FRAs also allow companies to take advantage when the yield curve inverts (long term rates fall below short term rates). When this happens a company which plans to borrow in the future would use FRAs to lock-in a future borrowing base rate at a level lower than today's rates.

FRAs are also valuable in making temporary adjustments to long term financial positions. For example, a company which has swapped floating rate debt to fixed can use FRAs to improve the swap's performance in the short run when short term rates are expected to decline. In this instance FRAs protect the value of future swap floating rate receipts from the impact of falling rates.
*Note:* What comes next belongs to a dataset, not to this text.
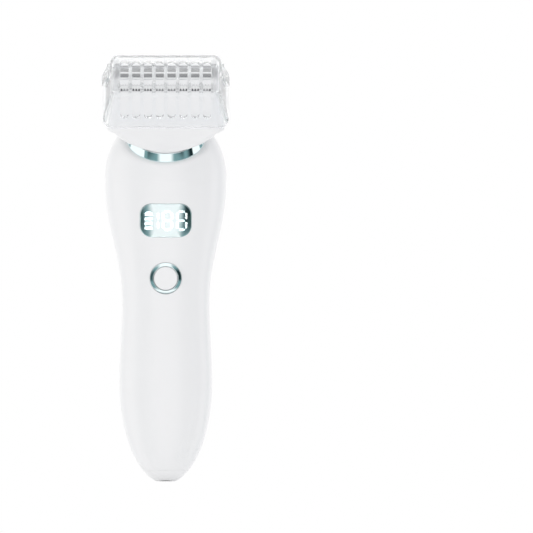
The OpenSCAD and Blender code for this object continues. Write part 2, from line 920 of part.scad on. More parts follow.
module head_clip() {
    color(steel) in_neck() translate([0, 0, clip_z]) rotate([0, 0, 30])
        rotate_extrude(angle = 300) translate([spigot_r + 0.6, 0]) circle(r = 0.45, $fn = 16);
}

// ---------------------------------------------------------------- drive bridge

guide_x = 18.2;
guide_t = 2;
guide_screw_y = 3.4;
rod_r = 1;
rod_y = 6.6;
rod_z = base_floor + 4.8;
foot_t = 1.2;
bridge_w = 31;
bridge_d = 17;
bridge_low = rod_z + 1.6;
bridge_t = 1.4;
bridge_high = bridge_low + bridge_t;
lug_x = 10.5;
slot_half = 2 * stroke + drive_pin_r + 0.25;
post_x = 10;
post_r = 1.2;
blade_low = bridge_high + 2.8;
blade_axis = cap_top - 5.7;
foil_r = foil_w / 2 + 0.4;
blade_r = foil_r - 0.45;
blade_len = 32;
blade_bar_t = blade_axis - blade_low + 0.6;
fin_pitch = 1.35;
fin_t = 0.5;

module guide_bracket(x) {
    height = rod_z + 1.8 - base_floor;
    difference() {
        union() {
            translate([x - guide_t / 2, -rod_y - 2, base_floor]) cube([guide_t, 2 * rod_y + 4, height]);
            translate([x - guide_t / 2 - 0.6, -guide_screw_y - 1.8, base_floor])
                cube([guide_t + 1.2, 2 * guide_screw_y + 3.6, foot_t]);
        }
        for (sy = [-1, 1]) {
            translate([x, sy * guide_screw_y, base_floor - 1]) cylinder(r = 0.85, h = 4);
            translate([x, sy * guide_screw_y, base_floor + foot_t]) cylinder(r = 1.6, h = 3);
        }
        translate([x - 3, -1.8, base_floor + foot_t + 1]) cube([6, 3.6, 10]);
    }
}

module fork_guide() {
    color(steel) in_neck() {
        guide_bracket(-guide_x);
        guide_bracket(guide_x);
        for (sy = [-1, 1]) {
            translate([-guide_x - guide_t / 2, sy * rod_y, rod_z])
                rotate([0, 90, 0]) cylinder(r = rod_r, h = 2 * guide_x + guide_t);
        }
    }
}

module head_screws() {
    color(steel) in_neck() for (sx = [-1, 1], sy = [-1, 1]) {
        translate([sx * guide_x, sy * guide_screw_y, base_floor + foot_t]) difference() {
            union() {
                cylinder(r = 1.4, h = 0.9);
                translate([0, 0, -foot_t - 1.2]) cylinder(r = 0.68, h = foot_t + 1.3);
            }
            for (a = [0, 90]) rotate(a) translate([-0.9, -0.16, 0.45]) cube([1.8, 0.32, 1]);
        }
    }
}

module drive_fork() {
    color([0.2, 0.45, 0.55]) in_neck() difference() {
        union() {
            translate([-bridge_w / 2, -bridge_d / 2, bridge_low]) cube([bridge_w, bridge_d, bridge_t]);
            for (sx = [-1, 1], sy = [-1, 1]) {
                translate([sx * lug_x - 2, sy * rod_y - 1.9, rod_z - 1.8])
                    cube([4, 3.8, bridge_low - rod_z + 1.9]);
            }
            translate([-slot_half - 1.6, -3, rod_z - 2.4])
                cube([2 * slot_half + 3.2, 6, bridge_low - rod_z + 2.5]);
            for (s = [-1, 1]) {
                translate([s * post_x, foil_y, bridge_high - 0.1])
                    cylinder(r = post_r, h = blade_low - bridge_high + 2.4);
            }
            translate([-3, -trimmer_y - 0.9, bridge_high - 0.1])
                cube([6, 1.8, frame_top - 0.8 - bridge_high]);
        }
        for (sy = [-1, 1]) {
            translate([-bridge_w, sy * rod_y, rod_z])
                rotate([0, 90, 0]) cylinder(r = rod_r + fit, h = 2 * bridge_w);
        }
        translate([-slot_half, -4, rod_z - 4]) cube([2 * slot_half, 8, pin_top - rod_z + 4.6]);
        for (s = [-1, 1]) {
            translate([s * 10.5 - 2.5, -2, bridge_low - 1]) cube([5, 3.6, 4]);
        }
    }
}

// Finned cutter block that runs under the foil
module inner_blade() {
    fin_count = floor(blade_len / fin_pitch);
    color(steel) in_neck() difference() {
        union() {
            translate([-blade_len / 2, foil_y - 1.8, blade_low]) cube([blade_len, 3.6, blade_bar_t]);
            intersection() {
                for (k = [0 : fin_count]) {
                    translate([-fin_count * fin_pitch / 2 + k * fin_pitch - fin_t / 2, foil_y, blade_axis])
                        rotate([0, 90, 0]) cylinder(r = blade_r, h = fin_t);
                }
                translate([-30, foil_y - 10, blade_axis - 0.2]) cube([60, 20, 10]);
            }
        }
        for (s = [-1, 1]) {
            translate([s * post_x, foil_y, blade_low - 1]) cylinder(r = post_r + 0.1, h = 4.6);
        }
    }
}

module blade_springs() {
    color(steel) in_neck() for (s = [-1, 1]) {
        translate([s * post_x, foil_y, bridge_high]) coil(post_r + 0.5, 0.22, blade_low - bridge_high, 3);
    }
}

comb_t = 0.5;
comb_len = 36.6;
comb_d = 3.8;
trim_len = 32.6;
trim_t = 0.6;
tooth_pitch = 1.1;
tooth_gap = 0.55;
tooth_len = 0.9;
comb_low = frame_top;
trim_slot_len = 35;

// Plate with tooth gaps cut into both long edges at the given places
module toothed_plate(len, depth, t, gap_w, places) {
    difference() {
        translate([-len / 2, -depth / 2, 0]) cube([len, depth, t]);
        for (x = places, s = [-1, 1]) {
            translate([x - gap_w / 2, s * depth / 2 - tooth_len, -1]) cube([gap_w, 2 * tooth_len, t + 2]);
        }
    }
}

module trimmer_blade() {
    count = floor((trim_len - 3) / tooth_pitch);
    places = [for (k = [0 : count - 1]) (k - (count - 1) / 2) * tooth_pitch];
    color(steel) in_neck() translate([0, -trimmer_y, comb_low - 0.15 - trim_t])
        toothed_plate(trim_len, comb_d - 0.6, trim_t, tooth_gap + 0.15, places);
}

// The comb's gaps stand in groups of three, one group under each slot of the cap
module trimmer_comb() {
    last = (slot_count - 1) / 2;
    places = [for (k = [-last : last], j = [-1 : 1]) k * slot_pitch + j * tooth_pitch];
    color([0.86, 0.87, 0.88]) in_neck() translate([0, -trimmer_y, comb_low])
        toothed_plate(comb_len, comb_d, comb_t, tooth_gap, places);
}

// ---------------------------------------------------------------- foil frame, foil and cap

carrier_len = 37.4;
carrier_d = foil_w + 1.6;
carrier_low = blade_axis - 0.1;
carrier_t = 2.2;
ledge_z = carrier_low - 2.6;
foil_len = 35.8;
foil_t = 0.15;
slide_gap = 0.25;

guide_block = [1.3, 0.5, 1.2];
module foil_frame() {
    inset = 2 * frame_wall;
    window_low = carrier_low - float_travel - slide_gap;
    color(white) in_neck() {
        difference() {
            loft([
                rounded_ring(frame_w, frame_d, frame_corner, frame_low),
                rounded_ring(frame_top_w + 0.8, frame_d - 0.4, frame_corner, frame_top - 0.8),
                rounded_ring(frame_top_w - 0.6, frame_d - 1.8, frame_corner - 0.6, frame_top)
            ]);
            loft([
                rounded_ring(frame_w - inset, frame_d - inset, frame_corner - 1, frame_low - 1),
                rounded_ring(
                    frame_top_w - inset + 0.4, frame_d - inset - 0.4, frame_corner - 1, frame_top - 1.6
                )
            ]);
            translate([-carrier_len / 2 - slide_gap, foil_y - carrier_d / 2 - slide_gap, window_low])
                cube([carrier_len + 2 * slide_gap, carrier_d + 2 * slide_gap, 10]);
            translate([-trim_slot_len / 2, -trimmer_y - comb_d / 2 + 0.1, frame_top - 3])
                cube([trim_slot_len, comb_d - 0.2, 6]);
        }
        for (s = [-1, 1]) {
            translate([s * 18.75 - 1.15, foil_y - 2, ledge_z - 1]) cube([2.3, 4, 1]);
        }
        // Blocks on the front edge that line up with the ribs of the cap
        for (k = [0 : slot_count]) {
            translate([
                (k - slot_count / 2) * slot_pitch - guide_block[0] / 2,
                -frame_d / 2,
                frame_top - 0.8 - guide_block[2]
            ]) cube(guide_block);
        }
    }
}

module foil_carrier() {
    color([0.9, 0.91, 0.92]) in_neck() difference() {
        translate([-carrier_len / 2, foil_y - carrier_d / 2, carrier_low])
            cube([carrier_len, carrier_d, carrier_t]);
        translate([-foil_len / 2 - 0.02, foil_y - foil_w / 2 - 0.3, carrier_low - 1])
            cube([foil_len + 0.04, foil_w + 0.6, carrier_t + 2]);
    }
}

module shaver_foil() {
    color([0.62, 0.63, 0.65]) in_neck() intersection() {
        translate([-foil_len / 2, foil_y, blade_axis])
            rotate([0, 90, 0]) tube(foil_r, foil_r - foil_t, foil_len);
        translate([-30, foil_y - foil_w / 2 - 0.28, carrier_low + 0.1]) cube([60, foil_w + 0.56, 10]);
    }
}

module foil_springs() {
    color(steel) in_neck() for (s = [-1, 1]) {
        translate([s * 18.2, foil_y, ledge_z]) coil(0.55, 0.18, carrier_low - ledge_z, 3);
    }
}

// Width of the cap's tapering side walls at height h
function cap_width(h) = cap_w + (cap_top_w - cap_w) * (h - cap_low) / cap_h;
cap_edge_r = 1.2;
cap_side_r = 3.6;
cap_steps = 5;
// Rings of the cap's outer skin, or of its hollow when inset is twice the wall
function cap_rings(inset) =
    let (r = cap_side_r - inset / 2, low = cap_low - (inset > 0 ? 1 : 0))
    concat(
        [rounded_ring(cap_width(cap_low) - inset, cap_d - inset, r, low)],
        [
            for (k = [0 : cap_steps])
                let (
                    t = 90 * k / cap_steps,
                    c = (cap_edge_r - inset / 4) * (1 - cos(t)),
                    h = cap_top - cap_edge_r + (cap_edge_r - inset / 4) * sin(t) - inset / 4
                )
                rounded_ring(cap_width(cap_top) - inset - 2 * c, cap_d - inset - 2 * c, r - c * 0.6, h)
        ]
    );

// Outline of the cap seen from the front, with all four corners rounded
module cap_outline() {
    top = cap_top_w / 2;
    bottom = cap_w / 2;
    rotate([90, 0, 0]) linear_extrude(height = 60, center = true) hull() {
        for (s = [-1, 1]) {
            translate([s * (top - cap_corner), cap_top - cap_corner]) circle(r = cap_corner, $fn = 32);
            translate([s * (bottom - cap_corner), cap_low + cap_corner]) circle(r = cap_corner, $fn = 32);
        }
    }
}

slot_end_z = cap_low + 6.3;
slot_back_y = 8.2;
module comb_slot(x) {
    hull() {
        translate([x, -cap_d, slot_end_z])
            rotate([-90, 0, 0]) cylinder(r = slot_w / 2, h = cap_d * 0.75, $fn = 24);
        translate([x - slot_w / 2, -cap_d, cap_top - 3]) cube([slot_w, cap_d * 0.75, 5]);
    }
    hull() {
        translate([x - slot_w / 2, -cap_d, cap_top - 3]) cube([slot_w, 1, 5]);
        translate([x, slot_back_y - slot_w / 2, cap_top - 3]) cylinder(r = slot_w / 2, h = 5, $fn = 24);
    }
}

tab_h = 5;
tab_top = cap_top - 2.6;
module comb_cap() {
    color([0.93, 0.95, 0.96, 0.4]) in_neck() {
        difference() {
            intersection() {
                loft(cap_rings(0));
                cap_outline();
            }
            loft(cap_rings(2 * cap_wall));
            for (k = [0 : slot_count - 1]) comb_slot((k - (slot_count - 1) / 2) * slot_pitch);
        }
        for (s = [-1, 1]) {
            x = cap_width(cap_top - 4) / 2 - 0.4;
            tab_low = tab_top - tab_h;
            hull() {
                translate([s * x, 1, tab_top])
                    rotate([-90, 0, 0]) cylinder(r = 0.5, h = 8, $fn = 24);
                translate([s * (x + 1.6), 2, tab_low])
                    rotate([-90, 0, 0]) cylinder(r = 0.7, h = 6, $fn = 24);
            }
        }
    }
}

front_shell();
rear_shell();
tail_cap();
collar_ring();
neck_plate();
neck_gasket();
shaft_seal();
display_window();
display_icons();
display_module();
button_ring();
button_seal();
power_button();
switch_plunger();
tact_switch();
main_pcb();
pcb_components();
pcb_screws();
chassis();
battery_cell();
battery_tabs();
battery_pad();
charging_socket();
charging_pin();
socket_seal();
motor();
motor_cap();
motor_holder();
motor_shaft();
eccentric();
battery_leads();
motor_leads();
head_base();
head_clip();
fork_guide();
head_screws();
drive_fork();
inner_blade();
blade_springs();
trimmer_blade();
foil_frame();
trimmer_comb();
foil_carrier();
shaver_foil();
foil_springs();
comb_cap();
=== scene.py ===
"""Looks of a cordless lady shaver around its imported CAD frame: smooth shells, chrome trim,
a tinted display lens, a perforated foil and a clear comb cap, in soft white studio light."""

import json
import math

import bmesh
import bpy
from mathutils import Matrix, Vector


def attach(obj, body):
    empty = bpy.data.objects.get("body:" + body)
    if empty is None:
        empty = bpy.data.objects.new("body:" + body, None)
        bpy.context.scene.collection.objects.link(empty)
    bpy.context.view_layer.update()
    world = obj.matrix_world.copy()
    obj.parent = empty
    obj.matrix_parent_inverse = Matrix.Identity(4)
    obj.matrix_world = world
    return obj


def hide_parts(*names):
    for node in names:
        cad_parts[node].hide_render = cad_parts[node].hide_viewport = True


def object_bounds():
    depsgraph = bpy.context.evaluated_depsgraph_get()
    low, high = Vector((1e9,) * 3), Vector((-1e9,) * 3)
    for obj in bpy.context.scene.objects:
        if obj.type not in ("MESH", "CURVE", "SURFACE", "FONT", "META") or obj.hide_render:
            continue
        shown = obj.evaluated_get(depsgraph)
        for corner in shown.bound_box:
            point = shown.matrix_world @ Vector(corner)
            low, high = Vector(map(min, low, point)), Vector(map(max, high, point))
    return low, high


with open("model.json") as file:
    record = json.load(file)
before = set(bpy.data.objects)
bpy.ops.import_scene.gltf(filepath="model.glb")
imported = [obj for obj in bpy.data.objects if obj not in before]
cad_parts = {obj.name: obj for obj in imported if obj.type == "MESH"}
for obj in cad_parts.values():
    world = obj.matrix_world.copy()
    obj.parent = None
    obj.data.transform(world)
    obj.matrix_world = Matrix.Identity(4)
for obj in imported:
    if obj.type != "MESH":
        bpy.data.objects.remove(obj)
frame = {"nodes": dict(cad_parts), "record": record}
cad_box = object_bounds()

MM = 0.001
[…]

Other Tools for Short-Term Risks
Very short-term caps and floors (caplets and floorlets) complement FRAs in managing short term rate risk. Single period caps and floors limit exposure to very short term adverse rate movements while preserving the benefits of favorable market shifts.

Caplets and floorlets used in combination create cost effective hedges to fit almost any interest rate scenario.

Each of these tools enhances a hedge program by providing added flexibility and unique opportunities to improve control over short- term reinvestment and rollover rate risk.